Background: Glycosylated hemoglobin (HbA1c) evaluation is an accepted standard of care for assessing diabetes control. Point-of-care HbA1c monitors are relatively new, and there are few published data on their accuracy.
Objective: To compare a point-of-care HbA1c monitor with standardized laboratory testing.
Methods: Twenty-three patients who had type 1 or 2 diabetes were identified from our pharmacy-run diabetes clinic at a primary care clinic as needing HbA1c evaluation based on the American Diabetes Association guidelines. All patients with diabetes who attended our clinic were invited to participate in the study. Patients were required to obtain both a standardized laboratory HbA1c evaluation and a point-of-care A1c Now value within a week of each other. An analysis evaluating both clinical and statistical significance was completed at the end of the study.

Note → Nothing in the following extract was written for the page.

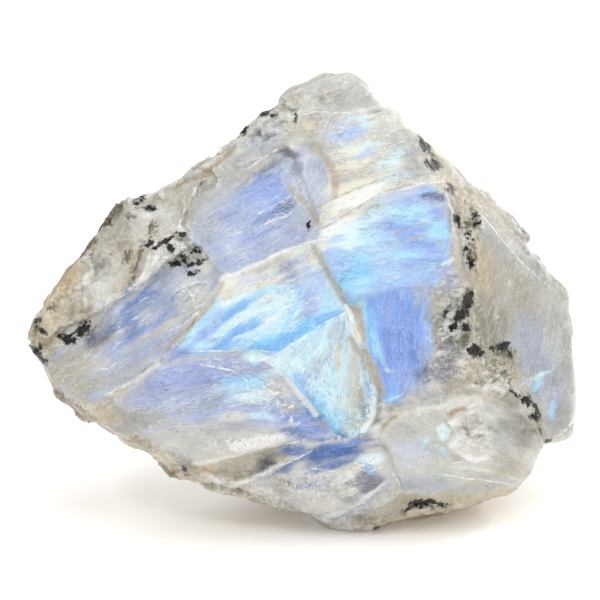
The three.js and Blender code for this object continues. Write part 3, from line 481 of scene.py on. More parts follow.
    ("turquoise", (338, 415), 12, 7, -30, 0.4), ("grey", (364, 420), 18, 5, 10, 0.6),
    ("warm grey", (456, 204), 8, 9, 0, 0.7), ("warm grey", (450, 252), 6, 8, 0, 0.6),
    ("dark slate", (90, 335), 8, 8, 20, 0.7), ("warm grey", (84, 392), 24, 8, -40, 0.5),
    ("light grey", (106, 362), 14, 8, 30, 0.5), ("cool grey", (152, 314), 14, 5, 34, 0.6),
    ("light grey", (100, 314), 12, 5, 34, 0.5), ("warm grey", (500, 388), 14, 5, 0, 0.6),
    ("light grey", (190, 252), 8, 6, 0, 0.5), ("light grey", (556, 345), 8, 22, 0, 0.6),
    ("light grey", (520, 258), 22, 10, -50, 0.5), ("light grey", (540, 296), 12, 22, 0, 0.4),
]

# Where the CAD stone's small steps are softened: (middle, half length, half width, angle, strength)
SOFTENED = [
    ((402, 298), 56, 12, 6, 1.0), ((250, 182), 52, 12, 34, 0.9), ((112, 342), 52, 12, 28, 0.9),
]
# How roughly broken the stone is: (middle, half length, half width, angle, strength)
ROUGH = [
    ((330, 92), 70, 16, 4, 0.4), ((270, 122), 60, 16, 36, 0.7), ((206, 178), 40, 14, 34, 0.6),
    ((430, 176), 20, 50, 34, 0.4), ((560, 300), 16, 60, 0, 0.5), ((520, 240), 14, 50, 40, 0.5),
    ((150, 450), 60, 12, -30, 0.6), ((330, 520), 80, 14, 0, 0.6), ((70, 300), 30, 40, 0, 0.7),
    ((492, 372), 30, 24, 0, 1.0), ((100, 262), 62, 24, 52, 0.5), ((108, 222), 44, 9, 50, 0.9),
    ((40, 342), 14, 24, 0, 0.35), ((184, 252), 30, 22, 0, 0.8), ((200, 166), 90, 10, 36, 0.6),
    ((474, 240), 10, 74, 8, 0.7), ((456, 320), 18, 36, 0, 0.8), ((80, 408), 52, 7, -40, 0.6),
    ((290, 476), 96, 28, -6, 0.75), ((472, 432), 28, 24, 0, 0.9), ((440, 440), 60, 40, 0, 0.35),
    ((430, 506), 64, 12, 8, 0.5), ((240, 494), 74, 12, -14, 0.9), ((566, 400), 10, 50, 0, 0.4),
    ((530, 420), 12, 34, 30, 0.7), ((262, 394), 44, 24, -10, 0.5), ((442, 350), 20, 44, 0, 0.5),
    ((192, 292), 22, 22, 0, 0.5), ((436, 150), 14, 30, 42, 0.7),
]
PLAINLY_ROUGH = 0.08  # elsewhere on the face
ROUGH_BEHIND = 0.7  # on the sides and the back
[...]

Results: The A1c Now monitor showed good correlation (r = 0.758) to the standardized laboratory test. We found that the most accurate A1c Now values were within a range of 6-8%. One patient's value would have resulted in a different clinical decision if the decision were based on the A1c Now value.
Conclusions: It appears that A1c Now may provide adequate accuracy and be useful for some patients. The monitor would be most beneficial for patients who cannot obtain standardized laboratory values secondary to either financial or transportation constraints. However, the decision to make adjustments in therapy should not be based solely on the A1c Now point-of-care result.